L’Anaao Assomed si renderà protagonista degli innumerevoli ricorsi dei Medici e dirigenti sanitari per rivendicare il diritto alla stabilizzazione e/o al risarcimento dei danni per la mancata applicazione delle disposizioni europee, su cui si fonda la sentenza della Corte di Giustizia sul precariato, cominciando con il diffidare Ministero e Regioni dal sottrarsi dalla loro corretta applicazione che espone l’Italia anche ad ingenti sanzioni economiche.
L’attesa sentenza che, come prevedibile, condanna l’Italia per l’abuso di contratti a termine pur riferendosi, in particolare, ai docenti della scuola, pone, infatti, le basi giuridiche per la stabilizzazione di tutto il personale precario della PA e, quindi, anche della Sanità, censurando la violazione, da parte dell’Italia, della direttiva europea 70/1999. Tale direttiva, che imponeva agli stati membri dell’UE l’adozione di misure preventive per evitare gli abusi derivanti dall’utilizzo di una successione di rapporti o contratti di lavoro a tempo determinato, riguarda l’insieme dei lavoratori che forniscono prestazioni retribuite nell’ambito di un rapporto di lavoro a tempo determinato, senza escludere alcun settore dalla sua sfera d’applicazione e, pertanto, risulta applicabile anche al personale precario nella Sanità.
I medici ed i Dirigenti sanitari oggi titolari di contratti di lavoro “atipici, in misura superiore al 10% della dotazione organica, garantiscono i LEA in molte Regioni presidiando posti di lavoro in prima linea, esposti al capestro di rinnovi contrattuali sempre più corti e poveri di diritti normativi e previdenziali.
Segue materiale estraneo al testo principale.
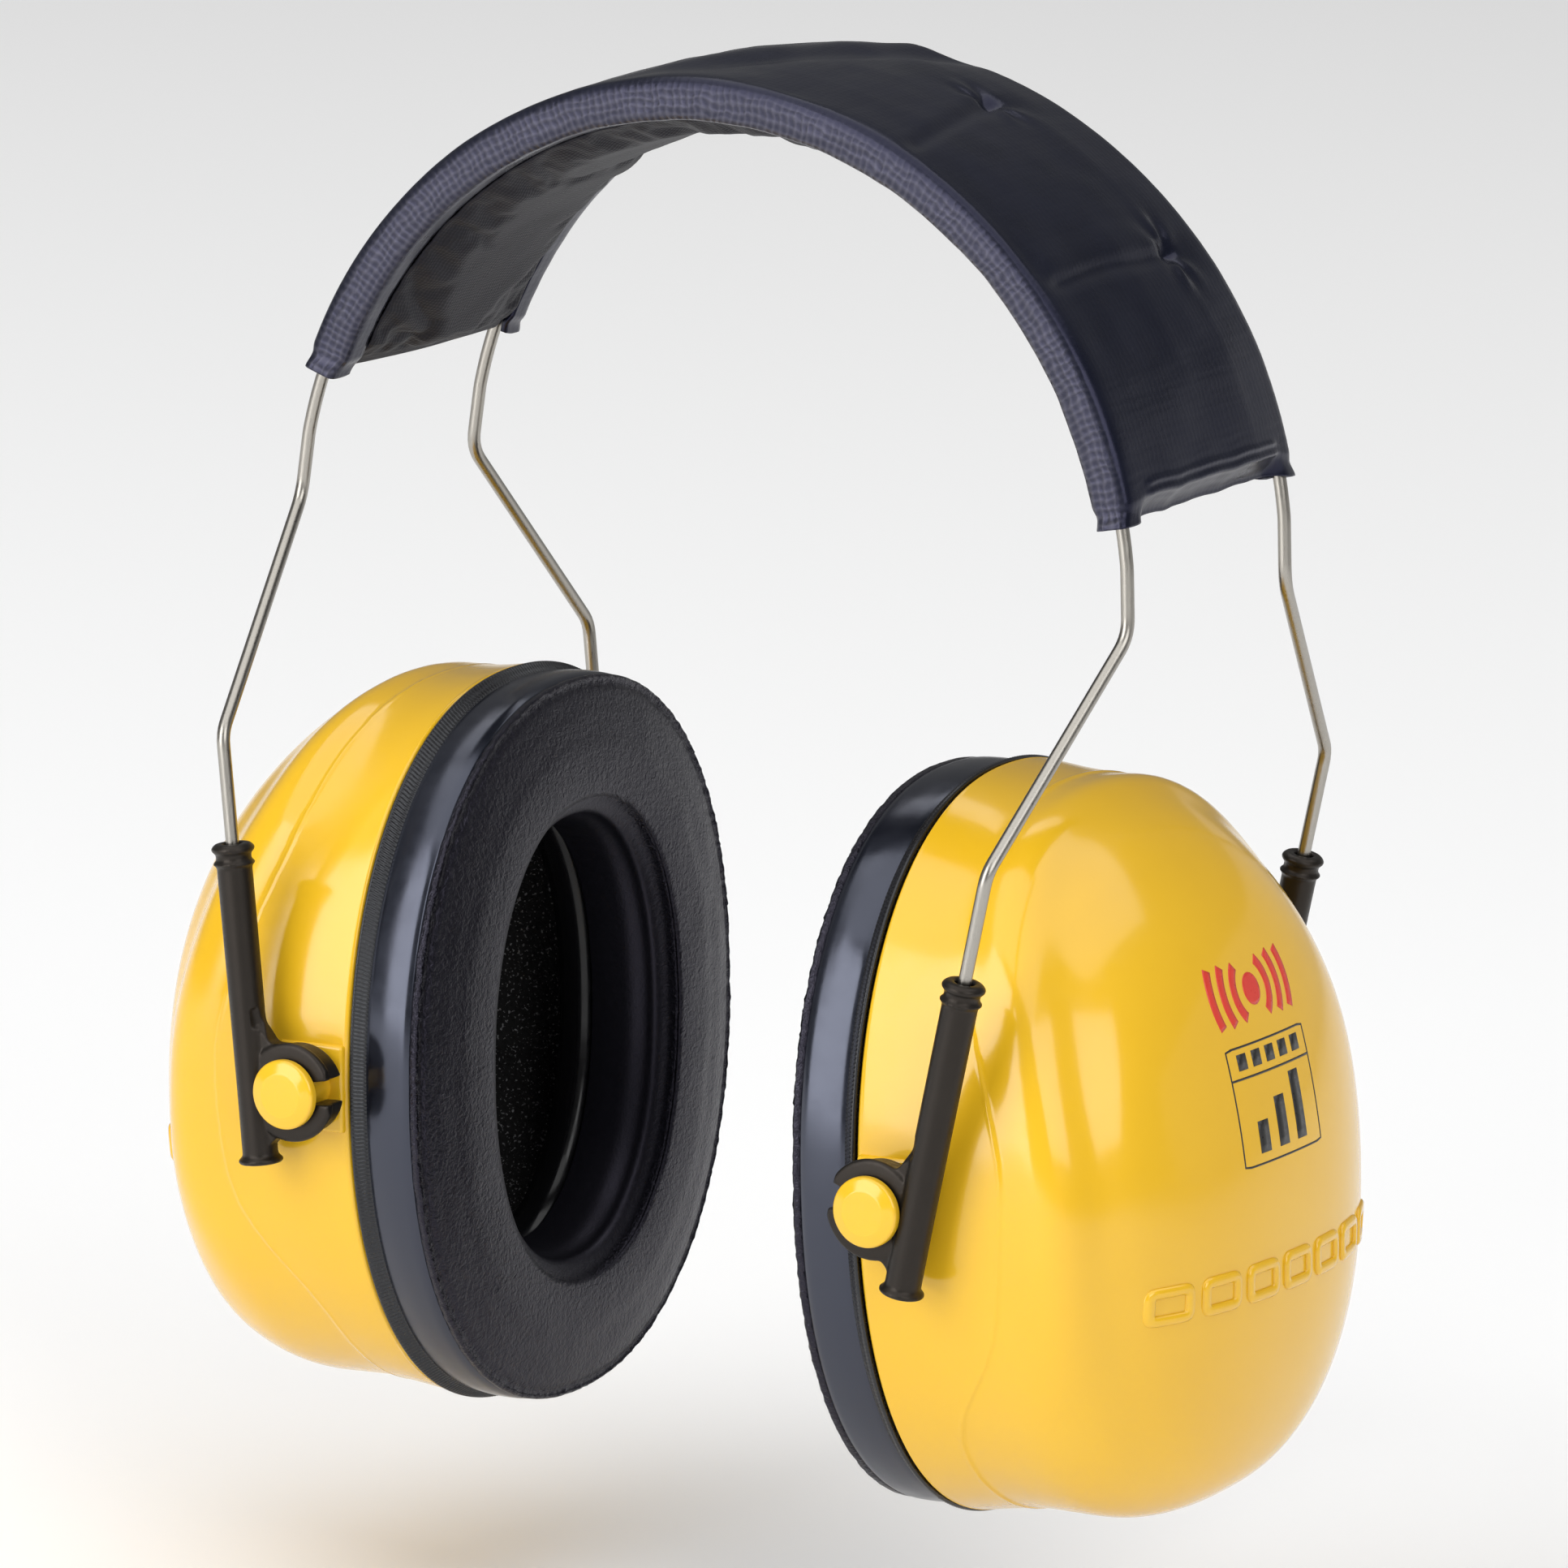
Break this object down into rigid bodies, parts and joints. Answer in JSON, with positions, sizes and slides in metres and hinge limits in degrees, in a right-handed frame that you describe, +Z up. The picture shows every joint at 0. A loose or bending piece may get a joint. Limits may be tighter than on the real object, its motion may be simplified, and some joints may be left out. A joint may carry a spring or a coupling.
{
  "type": "hearing protection earmuffs",
  "caption": "Over-the-head earmuffs: padded two-wire headband, cups that slide on the wires and tilt on studs, oval cushions.",
  "frame": {"origin": "under the middle of the band, where its lining rests on the crown of the head", "axes": "X across the head, +X to the cup on the right when looking along +Y; +Y from front to rear; +Z up"},
  "size_m": [0.1643, 0.1016, 0.191],
  "materials": {
    "yellow_shell": "glossy moulded ABS",
    "steel_wire": "drawn stainless spring wire, satin",
    "black_clamp": "moulded nylon, semi-gloss",
    "band_vinyl": "embossed vinyl sheet, satin",
    "band_lining": "matt vinyl-faced cloth",
    "cushion_side": "moulded soft PVC, smooth",
    "cushion_face": "soft PVC film with a fine grain",
    "inner_plate": "moulded plastic",
    "liner_foam": "open-cell foam",
    "foam": "soft foam"
  },
  "bodies": {
    "headband": {"front_wire": "steel_wire", "rear_wire": "steel_wire", "band_cover": "band_vinyl", "band_lining": "band_lining", "band_pad": "foam"},
    "right_front_clamp": {"right_front_wire_clamp": "black_clamp"},
    "right_rear_clamp": {"right_rear_wire_clamp": "black_clamp"},
    "right_cup": {"right_cup_shell": "yellow_shell", "right_cup_backplate": "inner_plate", "right_cup_foam_liner": "liner_foam", "right_cushion_side_skin": "cushion_side", "right_cushion_face_skin": "cushion_face", "right_cushion_foam": "foam"},
    "left_front_clamp": {"left_front_wire_clamp": "black_clamp"},
    "left_rear_clamp": {"left_rear_wire_clamp": "black_clamp"},
    "left_cup": {"left_cup_shell": "yellow_shell", "left_cup_backplate": "inner_plate", "left_cup_foam_liner": "liner_foam", "left_cushion_side_skin": "cushion_side", "left_cushion_face_skin": "cushion_face", "left_cushion_foam": "foam"}
  },
  "joints": [
    {"name": "right_front_clamp_slide", "type": "slide", "parent": "headband", "child": "right_front_clamp", "axis": [0.1547, 0, 0.988], "range_m": [-0.02, 0.012]},
    {"name": "right_rear_clamp_slide", "type": "slide", "parent": "headband", "child": "right_rear_clamp", "axis": [0.1547, 0, 0.988], "range_m": [-0.02, 0.012]},
    {"name": "right_cup_tilt", "type": "hinge", "parent": "right_front_clamp", "child": "right_cup", "pos_m": [0.0448, 0, -0.1325], "axis": [0, 1, 0], "range_deg": [-15, 25]},
    {"name": "left_front_clamp_slide", "type": "slide", "parent": "headband", "child": "left_front_clamp", "axis": [-0.1547, 0, 0.988], "range_m": [-0.02, 0.012]},
    {"name": "left_rear_clamp_slide", "type": "slide", "parent": "headband", "child": "left_rear_clamp", "axis": [-0.1547, 0, 0.988], "range_m": [-0.02, 0.012]},
    {"name": "left_cup_tilt", "type": "hinge", "parent": "left_front_clamp", "child": "left_cup", "pos_m": [-0.0448, 0, -0.1325], "axis": [0, -1, 0], "range_deg": [-23.5, 16.5]}
  ],
  "couplings": [
    {"joint": "right_rear_clamp_slide", "follows": "right_front_clamp_slide", "ratio": 1},
    {"joint": "left_rear_clamp_slide", "follows": "left_front_clamp_slide", "ratio": 1}
  ]
}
L’ossessione del “costo zero” per la copertura economica della stabilizzazione dei precari, stella polare di ogni bozza del DPCM in materia, va adesso confrontata con il rischio di pagare multe milionarie.
C’è bisogno ora, e non nei tempi di leggi delega e decreti delegati, di un provvedimento normativo che renda possibile la stabilizzazione di tutti i precari in ambito sanitario, e non solo della piccola quota cui si rivolge il testo del DPCM in itinere, che rischia di essere tardivo se non inadeguato rispetto alla nuova prospettiva aperta dall’Europa.